1. public void ReadOrdList( String file), where file is a file name, e.g., "c:\\huff.txt". This is similar to the method of tha same name that you used in draft #1. It:
• reads a record consisting of a sequence of characters and their associated frequencies from the file.
• calls private void pairs(String record, HuffRecord[] stream) and sends the record to it. The method pairs constructs stream, an array of objects of type HuffRecord. Since stream is an object, any changes made to it are reflected in the calling method.
• passes the array stream to initialize, which assigns the two fields of stream[], i.e., freq and letter to the corresponding fields of an instance of TreeNode, let's say aux. It assigns this to an element of an array of Object, ob[]. This array is an instance variable which represents the heap.
2. Method write prints the elements of the array ob In order to do this, you must of course cast ob[j] as an instance of TreeNode and then dereference it before you print it.

3. method shift() shifts the elements one position, so that parent =child/2 has meaning.

4. Method build creates a heap by calling shiftUp(j) in a loop. To facilitate your understanding of the heap process let's call shiftUp(j) by the name insert instead.

5. Method reduceIt() calls reduce in a while loop while an instance variable last is greater than one. last represents the value of the highest subscript of the heap as the heap is shrunken,

6. private void reduce() is similar to the method of the same name in draft #1. It
• calls DeleteMin twice to obtain the element of the heap with minimum frequency, i.e., the root. The first call should return a pointer p1 of type Object. The counter last is then decremeneted. The second call should return a pointer p2.

• calls Combine with the above two pointers as parameters.
7. private void combine(TreeNode p1, TreeNode p2) creates a new instance aux of TreeNode as in draft #1 whose frequency field is the sum of the frequencies in the objects pointed to by p1 and p2, and assigns aux to ob[last]. Then places the element in its proper place in the heap by calling insert(last).

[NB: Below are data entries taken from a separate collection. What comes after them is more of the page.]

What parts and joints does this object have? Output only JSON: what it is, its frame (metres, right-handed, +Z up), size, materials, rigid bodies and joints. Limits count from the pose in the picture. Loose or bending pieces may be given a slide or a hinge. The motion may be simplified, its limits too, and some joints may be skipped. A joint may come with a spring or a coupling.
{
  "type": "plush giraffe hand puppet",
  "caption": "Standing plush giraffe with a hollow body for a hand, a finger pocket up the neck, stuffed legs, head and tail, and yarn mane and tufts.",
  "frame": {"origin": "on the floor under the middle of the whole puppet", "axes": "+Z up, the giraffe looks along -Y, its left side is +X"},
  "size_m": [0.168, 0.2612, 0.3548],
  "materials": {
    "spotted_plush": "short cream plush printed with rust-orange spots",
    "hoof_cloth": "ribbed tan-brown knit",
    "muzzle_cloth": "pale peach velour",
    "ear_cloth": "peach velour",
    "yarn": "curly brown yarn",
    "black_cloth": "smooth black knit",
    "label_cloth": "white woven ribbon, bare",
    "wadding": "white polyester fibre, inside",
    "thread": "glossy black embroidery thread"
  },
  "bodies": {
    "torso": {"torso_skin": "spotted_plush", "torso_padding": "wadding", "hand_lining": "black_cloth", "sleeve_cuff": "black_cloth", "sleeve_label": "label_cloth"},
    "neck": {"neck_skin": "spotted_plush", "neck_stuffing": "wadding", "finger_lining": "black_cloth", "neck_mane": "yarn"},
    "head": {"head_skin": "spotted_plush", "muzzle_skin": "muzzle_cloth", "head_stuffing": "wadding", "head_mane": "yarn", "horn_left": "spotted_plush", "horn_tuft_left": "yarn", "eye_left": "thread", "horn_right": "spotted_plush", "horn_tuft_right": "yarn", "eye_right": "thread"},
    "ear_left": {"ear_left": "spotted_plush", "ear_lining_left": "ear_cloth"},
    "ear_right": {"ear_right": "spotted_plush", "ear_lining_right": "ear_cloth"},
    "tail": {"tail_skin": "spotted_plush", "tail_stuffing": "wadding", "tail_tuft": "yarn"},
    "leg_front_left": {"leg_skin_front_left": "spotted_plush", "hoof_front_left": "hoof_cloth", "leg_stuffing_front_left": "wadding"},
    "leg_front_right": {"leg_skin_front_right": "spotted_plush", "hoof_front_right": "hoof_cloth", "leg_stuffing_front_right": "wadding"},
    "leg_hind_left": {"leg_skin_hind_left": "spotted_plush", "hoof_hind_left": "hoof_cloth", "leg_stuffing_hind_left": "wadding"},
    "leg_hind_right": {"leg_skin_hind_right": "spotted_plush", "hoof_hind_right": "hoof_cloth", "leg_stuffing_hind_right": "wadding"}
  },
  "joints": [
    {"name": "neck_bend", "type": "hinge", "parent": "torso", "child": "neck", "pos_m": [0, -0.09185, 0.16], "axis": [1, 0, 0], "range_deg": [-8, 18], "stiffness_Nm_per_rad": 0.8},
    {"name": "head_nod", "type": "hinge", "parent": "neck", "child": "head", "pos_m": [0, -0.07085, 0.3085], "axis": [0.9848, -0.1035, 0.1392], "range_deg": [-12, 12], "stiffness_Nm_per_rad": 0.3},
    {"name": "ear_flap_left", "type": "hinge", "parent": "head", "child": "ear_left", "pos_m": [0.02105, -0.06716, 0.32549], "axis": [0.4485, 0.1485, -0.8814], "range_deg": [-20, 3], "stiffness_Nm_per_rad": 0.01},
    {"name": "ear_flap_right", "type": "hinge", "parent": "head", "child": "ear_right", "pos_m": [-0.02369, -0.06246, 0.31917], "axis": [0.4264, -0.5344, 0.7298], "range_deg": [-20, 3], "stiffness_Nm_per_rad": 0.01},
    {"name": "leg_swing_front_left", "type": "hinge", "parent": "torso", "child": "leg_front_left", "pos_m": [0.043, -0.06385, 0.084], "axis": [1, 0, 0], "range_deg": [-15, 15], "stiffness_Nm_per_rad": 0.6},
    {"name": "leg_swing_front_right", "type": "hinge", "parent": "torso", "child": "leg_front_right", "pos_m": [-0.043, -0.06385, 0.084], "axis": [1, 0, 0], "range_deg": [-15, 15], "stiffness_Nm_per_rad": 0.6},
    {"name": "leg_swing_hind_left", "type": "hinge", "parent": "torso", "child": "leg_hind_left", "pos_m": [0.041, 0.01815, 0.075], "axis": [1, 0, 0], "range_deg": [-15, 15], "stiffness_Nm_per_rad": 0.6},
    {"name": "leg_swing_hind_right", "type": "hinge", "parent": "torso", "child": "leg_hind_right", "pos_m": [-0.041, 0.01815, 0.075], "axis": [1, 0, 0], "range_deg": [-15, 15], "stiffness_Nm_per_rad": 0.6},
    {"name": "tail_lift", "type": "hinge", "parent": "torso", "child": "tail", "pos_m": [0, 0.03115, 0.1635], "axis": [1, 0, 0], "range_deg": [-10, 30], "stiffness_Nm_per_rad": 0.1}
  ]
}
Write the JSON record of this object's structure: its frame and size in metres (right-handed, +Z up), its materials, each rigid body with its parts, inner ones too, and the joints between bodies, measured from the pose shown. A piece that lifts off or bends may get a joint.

8. private Object deleteMin(int n) swaps the top of the heap, the first element in ob[], with the last element in it. It then reheapifies the heap by calling shiftDown(n-1). This method is defined in the heap sort done in class.

Each procedure should contain preconditions and postconditions. The data for this program is posted on the web at huff.txt ; Or if for some reason you cannot download the data from the web, you can make your own file. The data is: A 40 E 45 G 6 H 8 I 34 L 12 N 9 O 20 S 15 V 2 W 3

Your main method should create an instance of the class huffADTa and should

• Read the data from the file and form the heap.
• Print the elements of the heap.
• Reduce the heap to the final element.
The output is on the WEB. In the output, X is the character placed in the letter field for elements produced by combining two other elements.